Religious freedom: the issue of the hour. Dignitatis Humanae: “This right of the human person to religious freedom is to be recognized in the constitutional law whereby society is governed and thus it is to become a civil right. It is in accordance with their dignity as persons — that is, beings endowed with reason and free will and therefore privileged to bear personal responsibility — that all men should be at once impelled by nature and also bound by a moral obligation to seek the truth, especially religious truth.
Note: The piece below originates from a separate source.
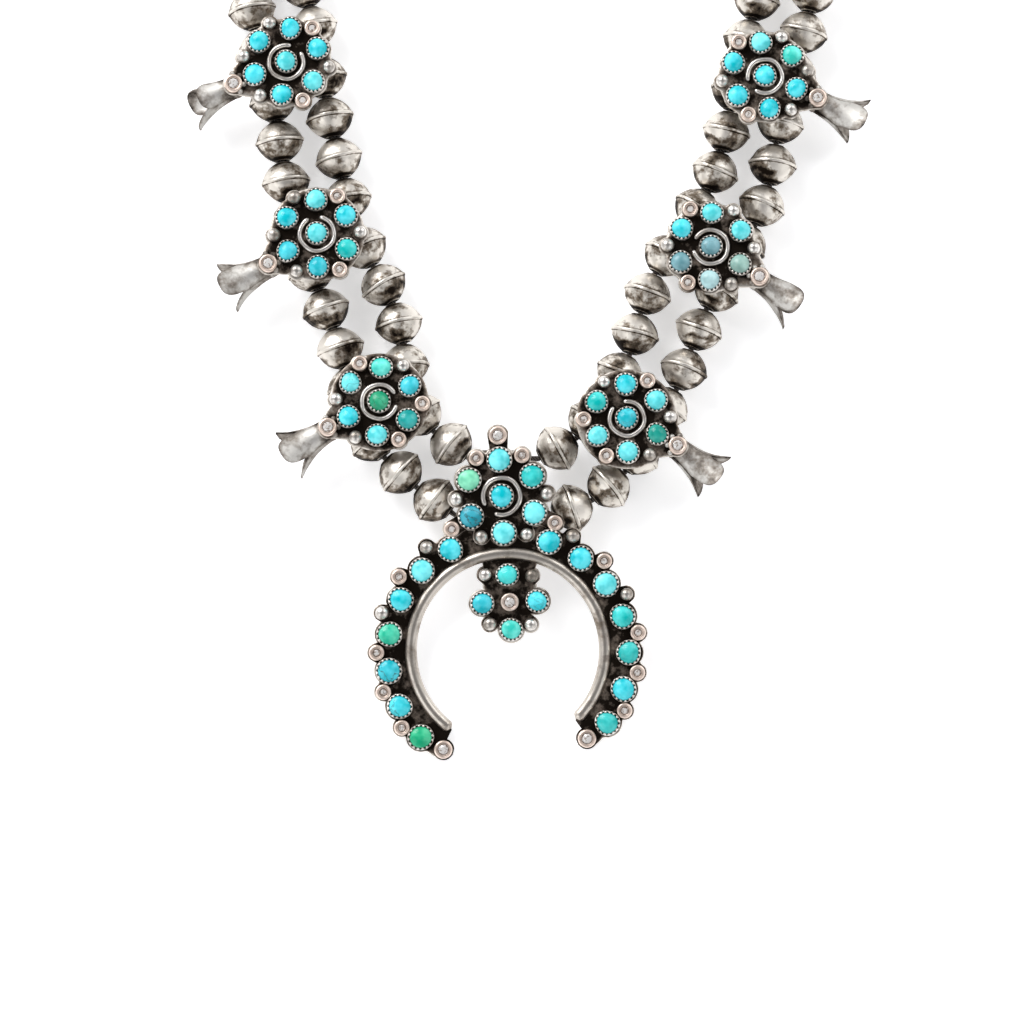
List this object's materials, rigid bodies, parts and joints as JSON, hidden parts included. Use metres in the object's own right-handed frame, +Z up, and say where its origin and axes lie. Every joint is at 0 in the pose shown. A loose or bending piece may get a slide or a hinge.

They are also bound to adhere to the truth, once it is known, and to order their whole lives in accord with the demands of truth However, men cannot discharge these obligations in a manner in keeping with their own nature unless they enjoy immunity from external coercion as well as psychological freedom. Therefore the right to religious freedom has its foundation not in the subjective disposition of the person, but in his very nature…”
That is the voice of the Church, and the voice of the hour. It can inspire us as it inspired Blessed John Paul: ”Do not be afraid.”